No vibration. Ideally, your wine storage area should be free from any vibration. Esters, the largest group of aromatic compounds found in wine are formed when two odorless agents, alcohol and acid bond. Chemical esters are responsible for the “bottle bouquet” found in older age wines. Vibration will act to break up these chemical bonds, causing the esters to return to their component parts. This phenomenon can occur during the transportation of wine overseas or cross-country, which is why most shippers advise allowing your wine to “rest” after extended travel. While the chemical bonds that make up esters will usually reform after being jostled apart by travel, extended vibration could permanently damage the esters and forever alter the flavor and aroma of a wine.
- No light. Wine is adversely affected when subject to UV rays for extended periods of time. The primary reason that wine bottles are colored either green or brown is to provide some minor protection against UV radiation. For this reason, your wine should be stored in darkness as much as possible.
- Leave your wine alone. Once you have put your wine down for aging, you should leave it down without any further contact or movement until you are ready to drink a bottle. I have been asked frequently about the concept of turning the bottles a quarter turn every so often and I consistently reply by saying that advice is misguided. The last thing you want to do with your wine is to disperse the sediment across all interior surfaces of the bottle, which periodic twisting will cause. Your best bet is to allow all of the sediment to collect on one side of the bottle, allowing you an easy way of decanting the wine cleanly.

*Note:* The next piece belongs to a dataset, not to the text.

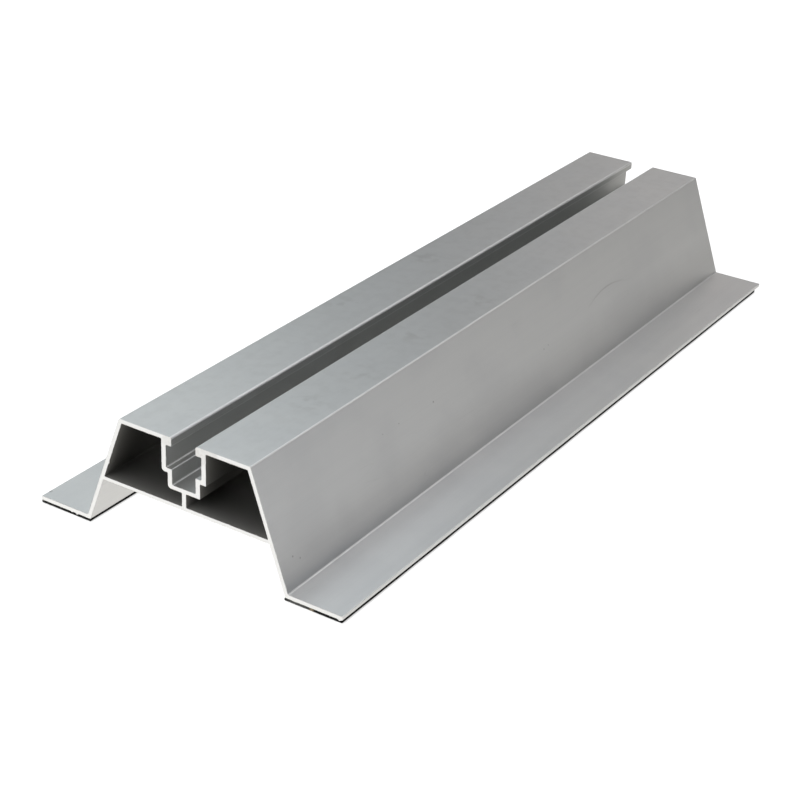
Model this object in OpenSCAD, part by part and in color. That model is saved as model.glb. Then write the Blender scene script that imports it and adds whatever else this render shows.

Assuming that you don’t have a space in your home that possesses the attributes listed above (most of us don’t), you will forced to either build a space, or provide one with a piece of storage equipment. An excellent primer on building a wine cellar is How
and Why to Build a Wine Cellar by Richard Gold, Ph. D. The book describes in detail the theory and practice of creating appropriate storage space for your wine. For those seeking a ready-made solution there are literally hundreds of pre-made units on the market, from furniture-quality library pieces to ready-to-assemble kits that will provide appropriate storage for as few as 50, or as many as 3,500 bottles. Most, if not all of the ready-made pieces come with a mechanical cooling unit to maintain temperature and humidity. The upside to these is that they are very consistent. The downside is that they require electricity to function and, like anything mechanical, they can fail, sometimes with disastrous results. Dr. Gold espouses the building of “passive cellars,” which don’t require any mechanical cooling devices, but in today’s modern home, this type of cellar is not very easy to create. A worthwhile calculation before you invest in storage is to compare the cost per bottle of a particular storage medium. For instance, I use a variety of storage units. One style I’m particularly fond of is the 500-bottle Vintage Keeper unit. It comes as a kit, which minimizes shipping and is quite manageable. The average cost per bottle for one of these units, including shipping is approximately $3.80 per bottle. I also have a larger room-size unit that holds approximately 1500 bottles. The average cost per bottle for the larger unit, including the shipping cost is approximately $3.00 per bottle. So you can see, understanding the cost per bottle of a particular wine storage option can be helpful in determining the true value of a particular storage unit.